--- Begin ---
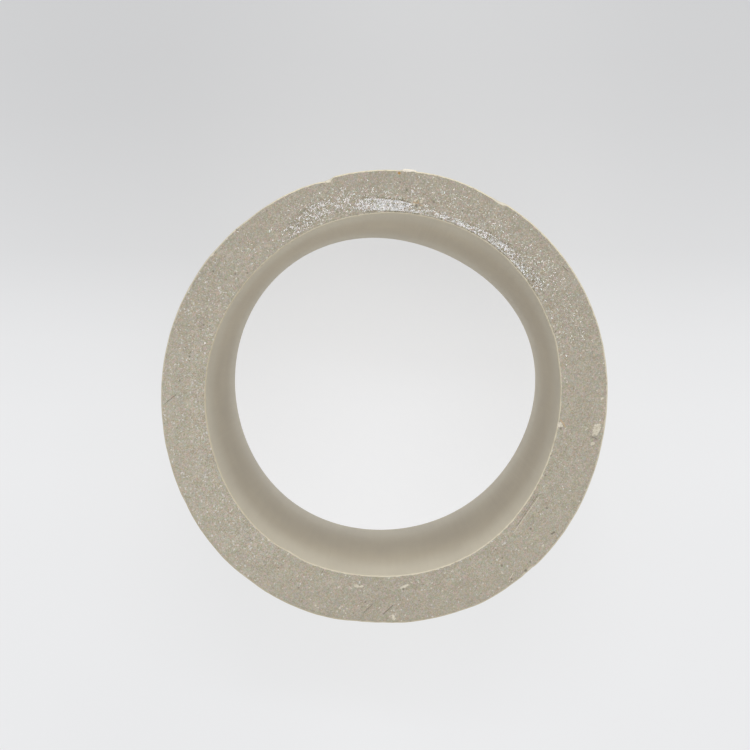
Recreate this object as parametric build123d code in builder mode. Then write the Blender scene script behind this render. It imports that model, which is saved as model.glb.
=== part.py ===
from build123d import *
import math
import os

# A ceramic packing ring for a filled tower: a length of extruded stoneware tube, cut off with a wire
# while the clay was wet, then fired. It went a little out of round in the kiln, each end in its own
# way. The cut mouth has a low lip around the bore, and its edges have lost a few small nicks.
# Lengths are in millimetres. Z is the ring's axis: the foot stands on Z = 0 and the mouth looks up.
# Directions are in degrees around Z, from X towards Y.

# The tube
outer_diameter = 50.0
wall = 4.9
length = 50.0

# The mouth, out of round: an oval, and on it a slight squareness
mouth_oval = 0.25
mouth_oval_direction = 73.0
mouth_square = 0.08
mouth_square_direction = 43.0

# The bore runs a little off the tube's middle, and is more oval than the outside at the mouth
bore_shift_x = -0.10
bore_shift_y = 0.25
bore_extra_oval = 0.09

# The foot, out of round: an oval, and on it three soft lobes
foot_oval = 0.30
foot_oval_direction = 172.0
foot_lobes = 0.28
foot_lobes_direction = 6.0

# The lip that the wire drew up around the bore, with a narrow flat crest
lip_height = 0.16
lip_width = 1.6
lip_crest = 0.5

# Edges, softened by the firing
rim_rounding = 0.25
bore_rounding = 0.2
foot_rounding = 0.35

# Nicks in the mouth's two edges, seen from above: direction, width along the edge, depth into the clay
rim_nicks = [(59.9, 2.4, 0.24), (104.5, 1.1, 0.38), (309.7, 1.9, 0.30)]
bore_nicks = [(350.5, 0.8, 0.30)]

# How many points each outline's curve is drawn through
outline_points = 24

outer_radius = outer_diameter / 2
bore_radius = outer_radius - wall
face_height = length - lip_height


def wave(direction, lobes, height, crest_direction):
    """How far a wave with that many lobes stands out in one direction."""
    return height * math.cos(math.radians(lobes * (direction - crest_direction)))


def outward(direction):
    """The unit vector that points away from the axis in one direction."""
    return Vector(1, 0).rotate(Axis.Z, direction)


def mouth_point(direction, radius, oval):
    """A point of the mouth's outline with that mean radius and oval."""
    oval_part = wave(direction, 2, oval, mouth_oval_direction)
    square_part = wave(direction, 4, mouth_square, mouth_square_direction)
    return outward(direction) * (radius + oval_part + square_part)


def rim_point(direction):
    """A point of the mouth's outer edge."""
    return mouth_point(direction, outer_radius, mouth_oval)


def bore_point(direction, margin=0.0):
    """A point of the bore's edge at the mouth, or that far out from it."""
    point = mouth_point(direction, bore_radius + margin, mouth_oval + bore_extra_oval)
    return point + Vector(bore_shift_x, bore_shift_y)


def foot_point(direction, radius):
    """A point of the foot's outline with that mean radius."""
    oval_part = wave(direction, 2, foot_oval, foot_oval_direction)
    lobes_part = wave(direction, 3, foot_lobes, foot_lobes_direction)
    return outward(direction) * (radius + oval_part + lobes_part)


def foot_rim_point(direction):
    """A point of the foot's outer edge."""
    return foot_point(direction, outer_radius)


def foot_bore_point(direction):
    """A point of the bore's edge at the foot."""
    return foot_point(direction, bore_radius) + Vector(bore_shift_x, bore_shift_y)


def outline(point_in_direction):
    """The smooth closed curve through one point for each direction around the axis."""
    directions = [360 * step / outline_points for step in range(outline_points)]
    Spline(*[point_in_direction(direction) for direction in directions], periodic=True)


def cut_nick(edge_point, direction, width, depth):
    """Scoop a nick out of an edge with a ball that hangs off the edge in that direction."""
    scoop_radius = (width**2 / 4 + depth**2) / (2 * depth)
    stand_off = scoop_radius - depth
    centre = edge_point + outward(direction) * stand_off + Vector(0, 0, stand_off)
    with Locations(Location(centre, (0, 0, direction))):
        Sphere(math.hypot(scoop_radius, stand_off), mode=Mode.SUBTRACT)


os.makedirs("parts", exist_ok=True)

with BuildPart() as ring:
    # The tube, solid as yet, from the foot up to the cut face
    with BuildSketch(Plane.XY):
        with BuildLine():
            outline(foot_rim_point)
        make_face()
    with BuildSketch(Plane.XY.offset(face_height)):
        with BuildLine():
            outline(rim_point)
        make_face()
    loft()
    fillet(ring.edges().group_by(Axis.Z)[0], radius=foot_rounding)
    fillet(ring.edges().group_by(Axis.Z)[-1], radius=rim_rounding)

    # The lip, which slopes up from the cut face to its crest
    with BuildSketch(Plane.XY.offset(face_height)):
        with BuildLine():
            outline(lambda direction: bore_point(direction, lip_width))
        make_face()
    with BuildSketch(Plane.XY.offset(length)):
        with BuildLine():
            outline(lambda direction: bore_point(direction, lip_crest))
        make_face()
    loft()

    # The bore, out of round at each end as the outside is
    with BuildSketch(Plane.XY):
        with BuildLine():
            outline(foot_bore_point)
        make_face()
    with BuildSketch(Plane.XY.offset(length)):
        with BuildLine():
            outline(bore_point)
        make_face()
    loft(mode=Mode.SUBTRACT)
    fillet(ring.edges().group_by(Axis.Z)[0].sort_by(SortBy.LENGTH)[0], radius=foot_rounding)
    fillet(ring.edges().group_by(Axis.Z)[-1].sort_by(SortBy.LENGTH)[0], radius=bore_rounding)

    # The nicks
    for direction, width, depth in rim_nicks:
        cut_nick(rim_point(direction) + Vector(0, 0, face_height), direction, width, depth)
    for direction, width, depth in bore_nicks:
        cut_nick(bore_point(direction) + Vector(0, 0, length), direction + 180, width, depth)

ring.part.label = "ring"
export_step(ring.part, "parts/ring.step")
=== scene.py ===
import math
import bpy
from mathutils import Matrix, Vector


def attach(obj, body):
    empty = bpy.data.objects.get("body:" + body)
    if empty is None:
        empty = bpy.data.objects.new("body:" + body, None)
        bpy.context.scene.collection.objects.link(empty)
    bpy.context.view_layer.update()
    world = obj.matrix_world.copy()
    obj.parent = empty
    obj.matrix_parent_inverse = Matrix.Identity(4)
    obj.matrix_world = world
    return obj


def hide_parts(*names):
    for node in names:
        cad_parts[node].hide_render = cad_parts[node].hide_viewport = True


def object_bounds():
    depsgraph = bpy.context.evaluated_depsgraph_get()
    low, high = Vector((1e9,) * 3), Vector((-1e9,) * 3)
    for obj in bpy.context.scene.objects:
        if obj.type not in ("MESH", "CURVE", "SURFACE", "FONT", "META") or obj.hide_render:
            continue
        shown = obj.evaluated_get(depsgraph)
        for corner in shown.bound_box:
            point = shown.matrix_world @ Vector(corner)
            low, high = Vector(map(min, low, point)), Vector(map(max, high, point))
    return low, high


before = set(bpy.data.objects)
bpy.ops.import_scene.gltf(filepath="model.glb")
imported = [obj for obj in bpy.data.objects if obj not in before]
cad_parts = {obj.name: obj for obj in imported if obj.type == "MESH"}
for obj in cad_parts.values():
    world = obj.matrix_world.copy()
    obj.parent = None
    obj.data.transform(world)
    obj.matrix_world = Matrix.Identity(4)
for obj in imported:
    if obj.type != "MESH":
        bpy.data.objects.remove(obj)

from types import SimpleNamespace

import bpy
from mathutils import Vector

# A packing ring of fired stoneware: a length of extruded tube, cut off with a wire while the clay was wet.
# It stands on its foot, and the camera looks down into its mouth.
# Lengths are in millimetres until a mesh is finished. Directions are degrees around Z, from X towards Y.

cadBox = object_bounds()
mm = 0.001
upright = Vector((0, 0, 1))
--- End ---
From the first line above through the line that contains "foot_rounding = 0.35", quote each line exactly. Output nothing more.

▶ **Result of this exercise**:
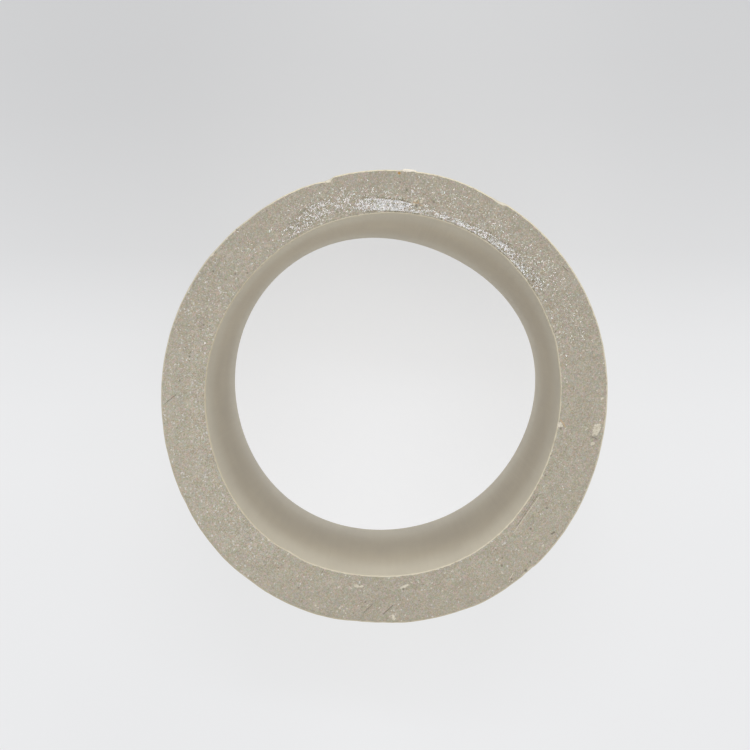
Recreate this object as parametric build123d code in builder mode. Then write the Blender scene script behind this render. It imports that model, which is saved as model.glb.
=== part.py ===
from build123d import *
import math
import os

# A ceramic packing ring for a filled tower: a length of extruded stoneware tube, cut off with a wire
# while the clay was wet, then fired. It went a little out of round in the kiln, each end in its own
# way. The cut mouth has a low lip around the bore, and its edges have lost a few small nicks.
# Lengths are in millimetres. Z is the ring's axis: the foot stands on Z = 0 and the mouth looks up.
# Directions are in degrees around Z, from X towards Y.

# The tube
outer_diameter = 50.0
wall = 4.9
length = 50.0

# The mouth, out of round: an oval, and on it a slight squareness
mouth_oval = 0.25
mouth_oval_direction = 73.0
mouth_square = 0.08
mouth_square_direction = 43.0

# The bore runs a little off the tube's middle, and is more oval than the outside at the mouth
bore_shift_x = -0.10
bore_shift_y = 0.25
bore_extra_oval = 0.09

# The foot, out of round: an oval, and on it three soft lobes
foot_oval = 0.30
foot_oval_direction = 172.0
foot_lobes = 0.28
foot_lobes_direction = 6.0

# The lip that the wire drew up around the bore, with a narrow flat crest
lip_height = 0.16
lip_width = 1.6
lip_crest = 0.5

# Edges, softened by the firing
rim_rounding = 0.25
bore_rounding = 0.2
foot_rounding = 0.35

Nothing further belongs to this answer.